Firstly, this is an extremely relevant book. The theme that runs from cover to cover is a story about a group of people who have come together from time to time to understand each other’s religions in a spirit of respect, sensitivity and dignity. As you read the book you find the rhythm of encounter and separation each feeding into the other. This is why I see the relevance of this book particularly to the people of this country. Except for a few districts where a mono culture prevails several of us encounter the persons of other religions in our day to day life, whether it is at the market place, school, hospital, work place, wedding or funeral, in the bus, on the train, in our university, parliament etc. the people of this nation have the constant opportunity to encounter and part with the religious other. This book provokes the Sri Lankans of different faiths to use these encounters in the same spirit as the members of the living dialogue described in the book to deepen mutual understanding.

Some weeks ago my sister’s husband passed and theirs was a Christian and Buddhist marriage. The the Buddhist monk spoke a few words at the funeral and some of the Christians listened to these words and developed an interest about what Buddhists say about the afterlife. This lead to questions and further clarifications. What we need to do is to use our encounters with one another in small groups such as families, neighbors and colleagues, and talk about each other’s beliefs and understanding of life. When you meet at a wedding, try to gain an understanding of how different religions approach marriage. Ask questions with respect, receive explanations with respect, or for instance when the elections come ask what different religions have said about governance. We have a tendency to develop a courteous aloofness. So we do not ask questions. But the book invites us to do so.

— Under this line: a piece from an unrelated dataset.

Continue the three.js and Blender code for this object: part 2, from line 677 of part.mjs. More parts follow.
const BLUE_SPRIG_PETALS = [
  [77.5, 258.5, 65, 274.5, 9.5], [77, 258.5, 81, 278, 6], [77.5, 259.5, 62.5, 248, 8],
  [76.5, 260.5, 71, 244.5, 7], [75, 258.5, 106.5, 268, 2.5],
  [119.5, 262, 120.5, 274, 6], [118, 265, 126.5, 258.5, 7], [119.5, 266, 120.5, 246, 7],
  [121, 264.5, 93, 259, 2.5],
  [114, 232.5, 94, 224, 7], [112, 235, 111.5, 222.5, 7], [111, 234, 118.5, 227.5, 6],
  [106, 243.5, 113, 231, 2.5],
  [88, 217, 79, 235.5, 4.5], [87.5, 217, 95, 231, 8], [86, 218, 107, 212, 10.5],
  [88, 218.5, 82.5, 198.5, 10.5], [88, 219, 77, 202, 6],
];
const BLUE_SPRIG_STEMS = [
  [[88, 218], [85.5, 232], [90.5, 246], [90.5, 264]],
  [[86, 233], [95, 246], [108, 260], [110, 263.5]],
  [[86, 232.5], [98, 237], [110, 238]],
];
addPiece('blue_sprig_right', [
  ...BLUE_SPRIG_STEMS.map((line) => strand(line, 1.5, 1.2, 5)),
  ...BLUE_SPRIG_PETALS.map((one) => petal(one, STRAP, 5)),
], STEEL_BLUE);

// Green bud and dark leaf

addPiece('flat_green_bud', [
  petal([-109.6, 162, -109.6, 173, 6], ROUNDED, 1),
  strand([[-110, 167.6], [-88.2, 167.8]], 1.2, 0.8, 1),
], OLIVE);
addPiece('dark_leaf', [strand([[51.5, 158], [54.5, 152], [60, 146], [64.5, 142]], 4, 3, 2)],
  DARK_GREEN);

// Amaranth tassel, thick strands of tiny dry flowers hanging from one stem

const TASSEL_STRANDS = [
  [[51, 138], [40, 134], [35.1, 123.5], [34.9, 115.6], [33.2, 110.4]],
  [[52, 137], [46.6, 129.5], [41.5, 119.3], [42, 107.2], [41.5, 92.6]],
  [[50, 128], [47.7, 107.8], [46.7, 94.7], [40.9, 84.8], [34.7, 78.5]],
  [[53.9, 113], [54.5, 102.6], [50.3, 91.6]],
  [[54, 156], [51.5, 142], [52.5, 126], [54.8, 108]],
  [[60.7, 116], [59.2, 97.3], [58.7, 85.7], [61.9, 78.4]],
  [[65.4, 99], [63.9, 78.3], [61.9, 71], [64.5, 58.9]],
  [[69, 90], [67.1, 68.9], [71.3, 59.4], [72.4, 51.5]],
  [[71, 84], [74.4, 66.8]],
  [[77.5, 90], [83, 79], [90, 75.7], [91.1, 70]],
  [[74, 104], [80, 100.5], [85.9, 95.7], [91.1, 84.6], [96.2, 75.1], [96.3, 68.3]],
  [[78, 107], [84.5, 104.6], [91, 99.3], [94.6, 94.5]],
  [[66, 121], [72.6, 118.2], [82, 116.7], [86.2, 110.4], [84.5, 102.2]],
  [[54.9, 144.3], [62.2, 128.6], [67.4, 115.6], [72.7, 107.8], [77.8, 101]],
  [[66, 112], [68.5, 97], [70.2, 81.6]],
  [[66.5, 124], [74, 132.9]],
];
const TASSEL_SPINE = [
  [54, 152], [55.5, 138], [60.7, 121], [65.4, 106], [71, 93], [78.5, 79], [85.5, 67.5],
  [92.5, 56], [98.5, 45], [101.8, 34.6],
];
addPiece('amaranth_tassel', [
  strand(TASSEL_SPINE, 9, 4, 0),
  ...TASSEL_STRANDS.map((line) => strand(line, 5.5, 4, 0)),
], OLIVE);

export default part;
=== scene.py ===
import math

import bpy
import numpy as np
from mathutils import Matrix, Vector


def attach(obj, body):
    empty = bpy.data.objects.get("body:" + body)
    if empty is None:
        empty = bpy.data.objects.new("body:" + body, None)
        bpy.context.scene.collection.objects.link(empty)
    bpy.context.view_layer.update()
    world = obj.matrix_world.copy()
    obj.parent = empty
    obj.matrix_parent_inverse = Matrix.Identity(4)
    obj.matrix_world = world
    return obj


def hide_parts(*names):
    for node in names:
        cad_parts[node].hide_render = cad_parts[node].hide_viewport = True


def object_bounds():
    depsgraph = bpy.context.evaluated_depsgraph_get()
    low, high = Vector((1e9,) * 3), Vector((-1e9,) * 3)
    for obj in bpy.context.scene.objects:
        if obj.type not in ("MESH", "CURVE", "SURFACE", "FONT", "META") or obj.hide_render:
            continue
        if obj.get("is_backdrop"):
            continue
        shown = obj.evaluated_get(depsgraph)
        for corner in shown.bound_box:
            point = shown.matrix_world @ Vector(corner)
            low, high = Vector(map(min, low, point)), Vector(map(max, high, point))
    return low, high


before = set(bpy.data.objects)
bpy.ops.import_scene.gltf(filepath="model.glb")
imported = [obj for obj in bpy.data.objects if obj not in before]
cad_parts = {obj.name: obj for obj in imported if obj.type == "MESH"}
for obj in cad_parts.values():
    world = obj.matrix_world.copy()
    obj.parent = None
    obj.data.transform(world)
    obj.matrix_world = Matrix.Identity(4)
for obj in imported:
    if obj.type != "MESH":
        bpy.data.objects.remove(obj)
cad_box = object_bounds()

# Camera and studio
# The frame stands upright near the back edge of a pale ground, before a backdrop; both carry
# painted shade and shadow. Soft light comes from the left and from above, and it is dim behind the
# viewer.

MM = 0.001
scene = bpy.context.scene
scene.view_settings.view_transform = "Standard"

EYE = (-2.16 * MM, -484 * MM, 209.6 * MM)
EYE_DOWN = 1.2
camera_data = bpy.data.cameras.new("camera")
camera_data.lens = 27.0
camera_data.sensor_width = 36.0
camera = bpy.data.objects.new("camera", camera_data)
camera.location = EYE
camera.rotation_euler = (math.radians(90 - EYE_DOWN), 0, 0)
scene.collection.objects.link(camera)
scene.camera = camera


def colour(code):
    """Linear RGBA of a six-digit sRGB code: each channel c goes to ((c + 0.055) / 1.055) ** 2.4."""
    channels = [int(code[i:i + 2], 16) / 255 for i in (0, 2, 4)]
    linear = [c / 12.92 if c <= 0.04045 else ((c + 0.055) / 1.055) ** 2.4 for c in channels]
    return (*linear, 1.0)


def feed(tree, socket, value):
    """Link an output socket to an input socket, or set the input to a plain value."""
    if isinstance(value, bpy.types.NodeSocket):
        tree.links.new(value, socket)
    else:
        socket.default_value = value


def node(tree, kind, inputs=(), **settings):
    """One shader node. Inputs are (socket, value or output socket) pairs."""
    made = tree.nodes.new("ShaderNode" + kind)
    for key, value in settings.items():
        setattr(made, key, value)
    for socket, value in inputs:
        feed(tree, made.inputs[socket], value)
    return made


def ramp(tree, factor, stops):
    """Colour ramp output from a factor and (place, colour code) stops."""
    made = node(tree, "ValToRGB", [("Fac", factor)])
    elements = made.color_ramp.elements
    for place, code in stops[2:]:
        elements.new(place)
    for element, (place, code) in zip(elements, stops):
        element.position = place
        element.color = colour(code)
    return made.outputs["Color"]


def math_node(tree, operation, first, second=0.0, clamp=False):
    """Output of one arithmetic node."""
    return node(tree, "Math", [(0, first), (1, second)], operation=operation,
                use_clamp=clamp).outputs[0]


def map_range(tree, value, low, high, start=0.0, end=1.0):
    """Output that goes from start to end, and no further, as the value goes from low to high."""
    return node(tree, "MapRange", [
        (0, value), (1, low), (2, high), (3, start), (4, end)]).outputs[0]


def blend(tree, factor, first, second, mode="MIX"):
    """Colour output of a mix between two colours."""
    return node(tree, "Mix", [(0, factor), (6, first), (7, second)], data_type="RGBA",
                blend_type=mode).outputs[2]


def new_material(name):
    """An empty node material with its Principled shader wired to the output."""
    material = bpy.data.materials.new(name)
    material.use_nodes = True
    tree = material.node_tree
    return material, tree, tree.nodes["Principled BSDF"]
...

The second, the strength of this book is that it is extremely timely. Living together among different religions is never an easy thing. We’ve been through tense times, we’re currently facing some tension and will continue to face tension between religions. Hostilities and aggressive agendas upset people and what has our response been so far? It has been worthy tolerance but even this strength of tolerance is running out. The book suggests another step, that is engagement. It shows how this coming together has made them stronger in their own faith because of the presence of the other person. So I become a better Christian because of my Buddhist, Hindu and Islamic neighbor. Hence, the presence of people of other faiths is a blessing.

In Christianity we speak of loving thy neighbor. But in Buddhism what is preached is the love of all beings. That includes the neighbor but goes beyond that. Through this conversation I went back to the Bible and found in Creation Theology that it has been there from the beginning, that Jews and Christians have been instructed to care for nature and ecological justice. If not for this encounter with Buddhism I would not have discovered this.

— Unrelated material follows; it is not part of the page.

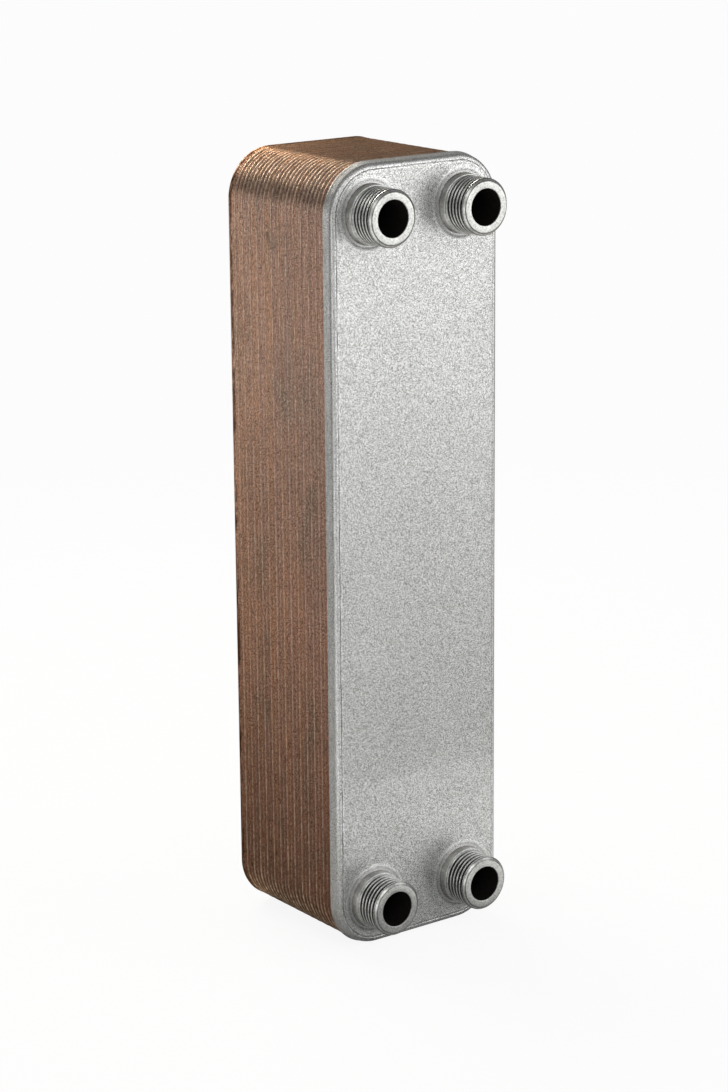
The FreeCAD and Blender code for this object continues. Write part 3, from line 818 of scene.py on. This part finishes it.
BACKGROUND_WHITE = 0.974
WORLD_LIGHT = 0.28
FLOOR_HALF_SIZE = 6.0
FLOOR_NEAR = 0.15
FLOOR_FAR = 0.75
CARD_HEIGHT = 0.002
WHITE = (1.0, 1.0, 1.0)

# Name, direction from the object, distance, width and height, power in watts, colour.
SOFTBOXES = (
    ("front_softbox", (0.60, -0.75, 0.07), 1.0, (1.1, 1.3), 8.0, WHITE),
    ("front_fill", (-0.05, -1.0, 0.0), 1.2, (0.5, 0.25), 0.5, WHITE),
    ("left_front_softbox", (-0.72, -0.66, 0.02), 0.9, (0.40, 0.25), 0.8, WHITE),
    ("top_front_softbox", (-0.25, -0.77, 0.56), 1.0, (0.5, 0.4), 1.6, WHITE),
    ("left_back_softbox", (-0.78, 0.62, 0.09), 0.8, (0.5, 0.30), 0.58, WHITE),
    ("right_back_softbox", (0.72, 0.69, 0.0), 0.9, (0.6, 0.16), 0.8, WHITE),
    ("back_top_softbox", (0.0, 0.78, 0.66), 1.1, (1.0, 0.20), 8.6, (1.0, 0.95, 0.86)),
)
# Name, middle on the floor, width and length, power in watts.
FLOOR_CARDS = (
    ("front_card", (0.15, -0.20), (0.30, 0.36), 0.045),
    ("front_foot_card", (0.085, -0.12), (0.14, 0.14), 0.024),
    ("left_front_card", (-0.25, -0.26), (0.30, 0.44), 0.40),
    ("right_back_card", (0.27, 0.27), (0.30, 0.40), 0.30),
)

# The photograph's viewpoint, found by fitting the outline and the connectors' circles.
CAMERA_AZIMUTH = math.radians(-36.664)
CAMERA_ELEVATION = math.radians(15.135)
CAMERA_ROLL = math.radians(-0.495)
CAMERA_PLACE = (-0.6548, -0.8715, 0.4424)
CAMERA_LENS = 98.68


def make_floor():
    """A large pale floor: a matt grey for light, nearly white and faintly shaded to the camera."""
    material, tree, shader = start_material("pale_floor", Roughness=0.9, Specular_IOR_Level=0.1)
    colour = ramp(tree, grain(tree, (6, 6, 6)), [(0.3, grey(0.56)), (0.7, grey(0.60))])
    tree.links.new(colour, shader.inputs["Base Color"])
    away = node(tree, "ShaderNodeVectorMath", {0: places(tree)}, operation="LENGTH").outputs["Value"]
    shading = span(tree, away, FLOOR_NEAR, FLOOR_FAR, 0.10, 0.0)
    glowing = span(tree, away, FLOOR_NEAR, FLOOR_FAR, 0.90, BACKGROUND_WHITE)
    paper = node(tree, "ShaderNodeBsdfDiffuse", {"Color": shading})
    glow = node(tree, "ShaderNodeEmission", {"Color": (*WHITE, 1.0), "Strength": glowing})
    shown = node(tree, "ShaderNodeAddShader", {0: paper.outputs[0], 1: glow.outputs[0]})
    seen = node(tree, "ShaderNodeLightPath").outputs["Is Camera Ray"]
    both = node(tree, "ShaderNodeMixShader", {0: seen, 1: shader.outputs[0], 2: shown.outputs[0]})
    tree.links.new(both.outputs[0], tree.nodes["Material Output"].inputs["Surface"])
    half = FLOOR_HALF_SIZE
    mesh = bpy.data.meshes.new("floor")
    corners = [(-half, -half, 0), (half, -half, 0), (half, half, 0), (-half, half, 0)]
    mesh.from_pydata(corners, [], [(0, 1, 2, 3)])
    mesh.materials.append(material)
    floor = bpy.data.objects.new("floor", mesh)
    floor.location.z = cad_low.z
    bpy.context.scene.collection.objects.link(floor)


def make_world():
    """White to the camera, and a softer grey as a source of light."""
    world = bpy.data.worlds.new("studio")
    bpy.context.scene.world = world
    world.use_nodes = True
    tree = world.node_tree
    tree.nodes.clear()
    lit = node(tree, "ShaderNodeBackground", {"Color": (*WHITE, 1.0), "Strength": WORLD_LIGHT})
    shown = node(tree, "ShaderNodeBackground", {"Color": (*WHITE, 1.0), "Strength": BACKGROUND_WHITE})
    seen = node(tree, "ShaderNodeLightPath").outputs["Is Camera Ray"]
    both = node(tree, "ShaderNodeMixShader", {0: seen, 1: lit.outputs[0], 2: shown.outputs[0]})
    node(tree, "ShaderNodeOutputWorld", {"Surface": both.outputs[0]})


def glowing_panel(name, size, power, colour):
    """A rectangular light that the camera doesn't see."""
    data = bpy.data.lights.new(name, "AREA")
    data.shape = "RECTANGLE"
    data.size, data.size_y = size
    data.energy = power
    data.color = colour
    light = bpy.data.objects.new(name, data)
    bpy.context.scene.collection.objects.link(light)
    light.visible_camera = False
    return light


def softbox(name, direction, distance, size, power, colour):
    """A panel that faces the middle of the object."""
    light = glowing_panel(name, size, power, colour)
    away = Vector(direction).normalized()
    light.location = Vector((0, 0, middle_z)) + away * distance
    light.rotation_euler = away.to_track_quat("Z", "Y").to_euler()


def floor_card(name, centre, size, power):
    """A panel that lies on the floor and shines upward, its length pointing at the object."""
    light = glowing_panel(name, size, power, WHITE)
    light.location = (*centre, cad_low.z + CARD_HEIGHT)
    light.rotation_euler = (math.pi, 0, math.atan2(centre[1], centre[0]) + math.pi / 2)


def make_camera():
    """The photograph's camera, to the left of the object and a little above it."""
    back = Vector((math.sin(CAMERA_AZIMUTH) * math.cos(CAMERA_ELEVATION),
                   -math.cos(CAMERA_AZIMUTH) * math.cos(CAMERA_ELEVATION),
                   math.sin(CAMERA_ELEVATION)))
    right = Vector((0, 0, 1)).cross(back).normalized()
    up = back.cross(right)
    tilted_right = right * math.cos(CAMERA_ROLL) + up * math.sin(CAMERA_ROLL)
    tilted_up = up * math.cos(CAMERA_ROLL) - right * math.sin(CAMERA_ROLL)
    data = bpy.data.cameras.new("camera")
    data.sensor_width = 36.0
    data.lens = CAMERA_LENS
    data.clip_start = 0.05
    data.clip_end = 30.0
    camera = bpy.data.objects.new("camera", data)
    bpy.context.scene.collection.objects.link(camera)
    turned = Matrix((tilted_right, tilted_up, back)).transposed().to_4x4()
    camera.matrix_world = Matrix.Translation(CAMERA_PLACE) @ turned
    bpy.context.scene.camera = camera


make_floor()
make_world()
for settings in SOFTBOXES:
    softbox(*settings)
for settings in FLOOR_CARDS:
    floor_card(*settings)
make_camera()
bpy.context.scene.view_settings.view_transform = "Standard"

We have all lived our lives either on a campus or down the street where we could hear the bells of the church that ring in the Angelus at six in the morning, at noon and at six in the evening. When we hear them we are supposed to reflect in intercessory prayers for the people of the world. For one year we lived in Rajagiriya, away from hearing distance of the Church bells. I missed the bells. But there was a silver lining, for our house was located in between two mosques. Those mosques would call people to pray five times a day. So I used that instead of the church bells and prayed five times a day and became an even better Christian.

One of the greatest theologians, Paul Nitter expressed these thoughts in a book that got him in to trouble, but the book was very popular among inter faith activists. The name of the book says it all. ‘Without the Buddha I may not be a Christian’.

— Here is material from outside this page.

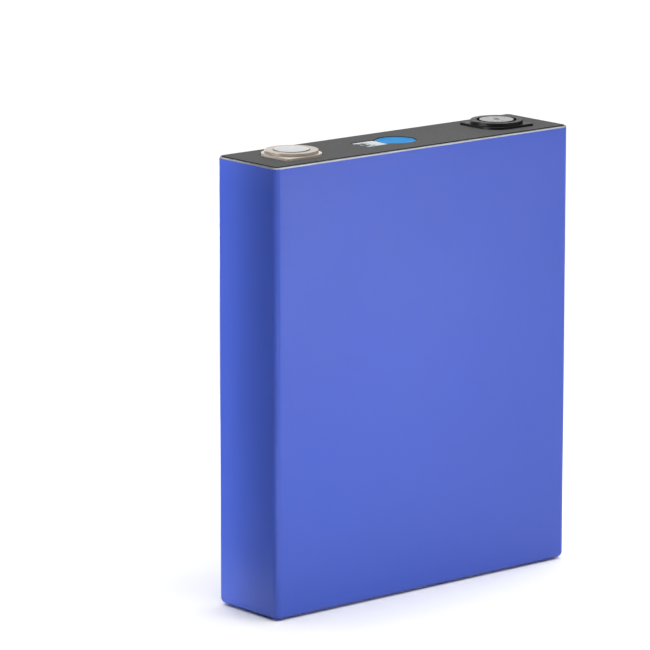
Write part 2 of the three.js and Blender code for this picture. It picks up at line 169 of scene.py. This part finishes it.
# ---------------------------------------------------------------- pieces
def piece(name, verts, faces, material, slot, replaces=(), sharp=35):
    """Makes an object from points in millimetres, smooth but for its sharp edges."""
    mesh = bpy.data.meshes.new(name)
    mesh.from_pydata([[c * MM for c in v] for v in verts], [], faces)
    mesh.validate()
    mesh.shade_smooth()
    mesh.set_sharp_from_angle(angle=math.radians(sharp))
    obj = bpy.data.objects.new(name, mesh)
    bpy.context.collection.objects.link(obj)
    obj.data.materials.append(material)
    even = obj.modifiers.new("even_normals", "WEIGHTED_NORMAL")
    even.keep_sharp = True
    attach(obj, "root")
    if replaces:
        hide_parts(*replaces)
    return obj


def ring_faces(start_a, start_b, count):
    """Quads between two rings of points, numbered from start_a and start_b."""
    faces = []
    for i in range(count):
        j = (i + 1) % count
        faces.append((start_a + i, start_a + j, start_b + j, start_b + i))
    return faces


def plate_mesh(outline, z0, z1, holes=(), edge=0.1, steps=3):
    """A flat piece between two heights, with holes through it and its edges rounded."""
    verts, faces, bottoms, tops = [], [], [], []
    for loop, way in [(outline, 1)] + [(hole, -1) for hole in holes]:
        levels = []
        for i in range(steps + 1):
            a = math.radians(90 * i / steps)
            levels.append((edge * (1 - math.sin(a)), z0 + edge * (1 - math.cos(a))))
        levels += [(inward, z0 + z1 - z) for inward, z in reversed(levels)]
        starts = []
        for inward, z in levels:
            starts.append(len(verts))
            verts += [(x, y, z) for x, y in inset(loop, inward * way)]
        for low, high in zip(starts, starts[1:]):
            made = ring_faces(low, high, len(loop))
            faces += made if way > 0 else [f[::-1] for f in made]
        bottoms.append(range(starts[0], starts[0] + len(loop)))
        tops.append(range(starts[-1], starts[-1] + len(loop)))
    for rings, up in ((bottoms, False), (tops, True)):
        numbers = [n for ring in rings for n in ring]
        loops = [[Vector(verts[n]) for n in ring] for ring in rings]
        for a, b, c in tessellate_polygon(loops):
            a, b, c = numbers[a], numbers[b], numbers[c]
            ab = Vector(verts[b]) - Vector(verts[a])
            ac = Vector(verts[c]) - Vector(verts[a])
            if (ab.x * ac.y - ab.y * ac.x > 0) != up:
                b, c = c, b
            faces.append((a, b, c))
    return verts, faces


def turned_mesh(section, x=0.0, steps=ROUND_STEPS):
    """A piece turned about an upright axis, from its section of radius and height."""
    verts, faces, rings = [], [], []
    for r, z in section:
        rings.append((len(verts), r > 1e-6))
        for px, py in circle(r, steps) if r > 1e-6 else [(0, 0)]:
            verts.append((x + px, py, z))
    pairs = list(zip(rings, rings[1:] + rings[:1]))
    for (a, a_round), (b, b_round) in pairs:
        for i in range(steps):
            j = (i + 1) % steps
            if a_round and b_round:
                faces.append((a + i, a + j, b + j, b + i))
            elif b_round:
                faces.append((a, b + j, b + i))
            elif a_round:
                faces.append((a + i, a + j, b))
    return verts, faces


def cup_mesh(half, corner, bottom, wall, floor, z0, z1, lip):
    """An open-topped box with rounded corners, a rounded lower edge and a rounded lip."""
    half_x, half_y = half

    def level(inward, z):
        outline = rectangle(half_x - inward, half_y - inward, max(corner - inward, 0.05))
        return [(x, y, z) for x, y in outline]

    def skin(into, low, edge):
        levels = []
        for i in range(CORNER_STEPS + 1):
            a = math.radians(90 * i / CORNER_STEPS)
            levels.append(level(into + edge * (1 - math.sin(a)), low + edge * (1 - math.cos(a))))
        return levels

    rim = []
    for i in range(9):
        a = math.pi * i / 8
        rim.append(level(wall / 2 - wall / 2 * math.cos(a), z1 - lip + lip * math.sin(a)))
    levels = skin(0, z0, bottom) + rim + skin(wall, z0 + floor, bottom - wall)[::-1]
    count = len(levels[0])
    verts = [v for ring in levels for v in ring]
    faces = []
    for k in range(len(levels) - 1):
        faces += ring_faces(k * count, (k + 1) * count, count)
    last = (len(levels) - 1) * count
    faces.append(tuple(range(count))[::-1])
    faces.append(tuple(range(last, last + count)))
    return verts, faces


# ---------------------------------------------------------------- finishes
WAVE_PITCH = 0.3142  # from ring to ring of a wave texture of scale 1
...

The third theme of the book is that it brings us an uncomfortable challenge. While your group and many in the country and around the world appreciate the dialogue, there are also those in the world who dislike and distrust inter religious dialogue. They think of those who entertain such thoughts as traitors. “How can one be a Christian and appreciate Buddhism?” These are fundamentalists or extremists. In their view one has to convert to their view or they need to be eliminated. They want a world where there is only one type, and that is their kind. What do we do with such people?

The spirit of this book says “engage” with them, however difficult it is. Be patient, be respectful and be strong as well. Try to persuade them that the best option when living in inter religious societies like ours, is to interact with each other and enrich our lives.

I recommend that this book be translated into Sinhala and Tamil, for it needs to reach the far corners of this country.